We had initially planned to get another bus to Sucre, a small colonial town south of Cochabamba but due to time and the fact that I couldn't even carry my backpack we decided to stay in Cochabamba for two nights before going back to La Paz. Thankfully I felt better after a day of recuperating and we ventured to La Cancha the next day, the biggest open air market in South America (supposedly) where we wandered around for hours and made friends with the local market women as they joked with us being an Irish/Peruvian couple. I decided that after a bowl of sopa de Mañi in the market I needed vegetables.....something that the markets are full of for very cheap but do not constitute much of the traditional meals. So we stocked up on lots of fresh vegetables, quinoa, spices, butter beans and (bright) purple potatoes for me to make a big vegetable and bean stew which lasted us two days all for $4...(vegetable joy)!

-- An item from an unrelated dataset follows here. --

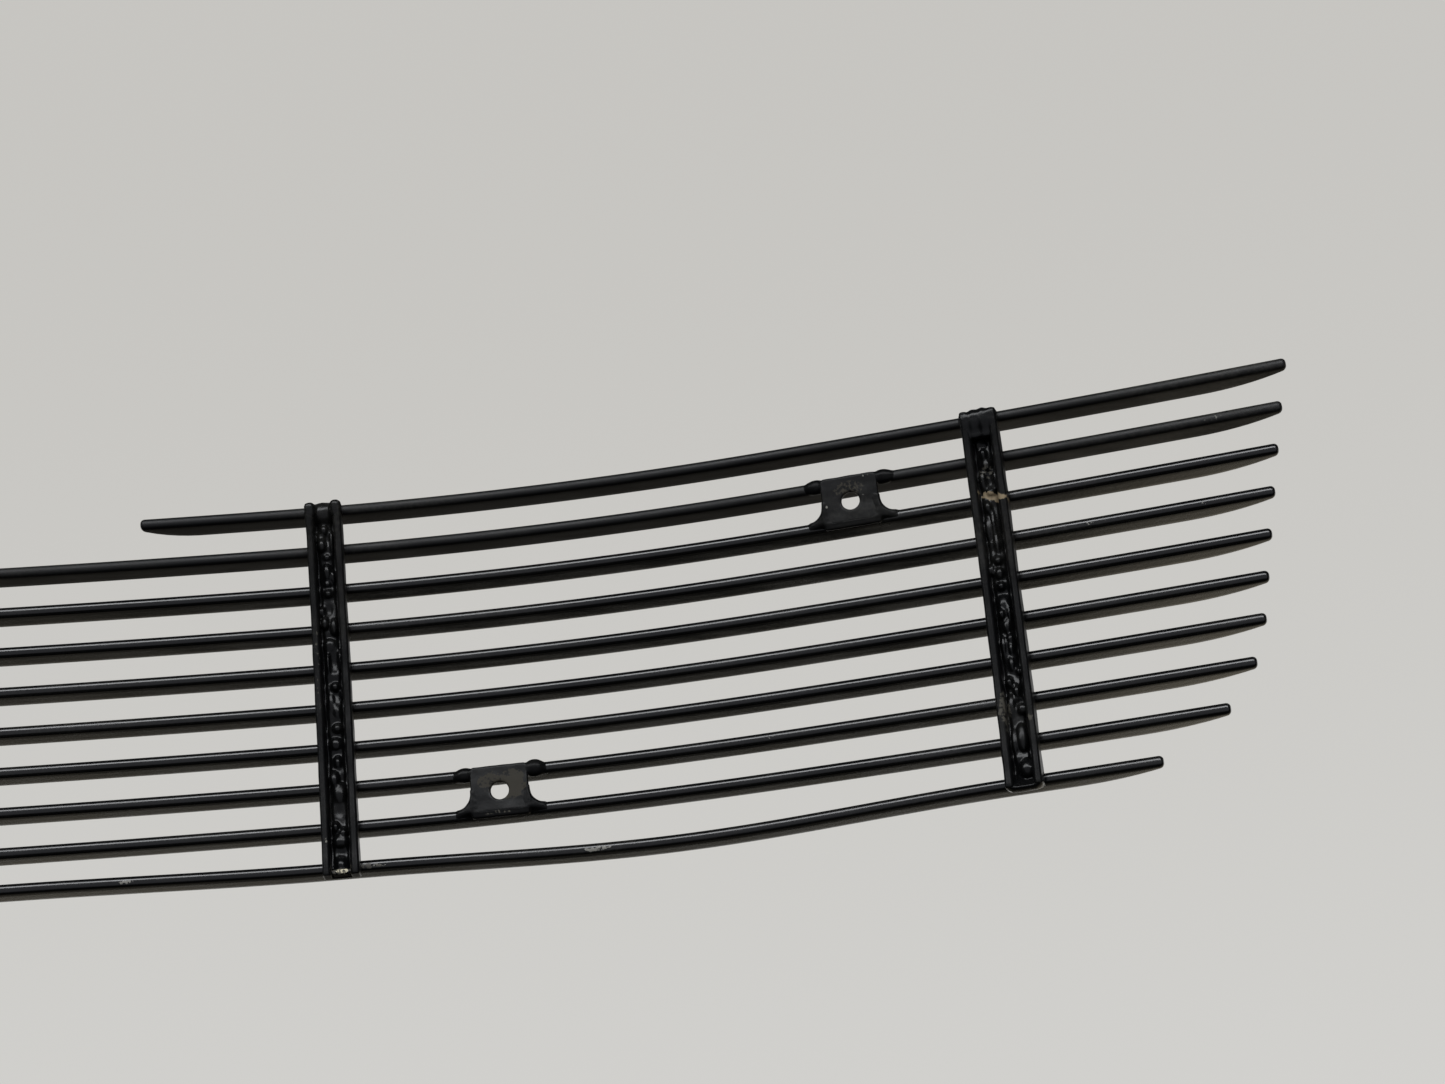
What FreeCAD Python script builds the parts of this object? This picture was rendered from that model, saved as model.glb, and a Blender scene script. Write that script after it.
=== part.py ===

We had a really nice stay  in Hostel Jaguar in Cochabamba complete with two very playful kittens and I even took the plunge and got another tattoo (sorry mum and dad)! At least it's not a typical 'travel tattoo' from when I 'found myself' at a yoga retreat in the forest somewhere.......maybe I'll wait for Asia for that one.


Meow 

Next stop: La Paz and back to Lima
Food/Drink: cooked in the hostel, La Cancha mercado, sopa de mañi complete with pasta, meat and potatoes for 5BS (less than $1)
Stayed: Jaguar Hostel, $10-15 per night including breakfast. Hostel Hermanas in Toro Toro $6 per night.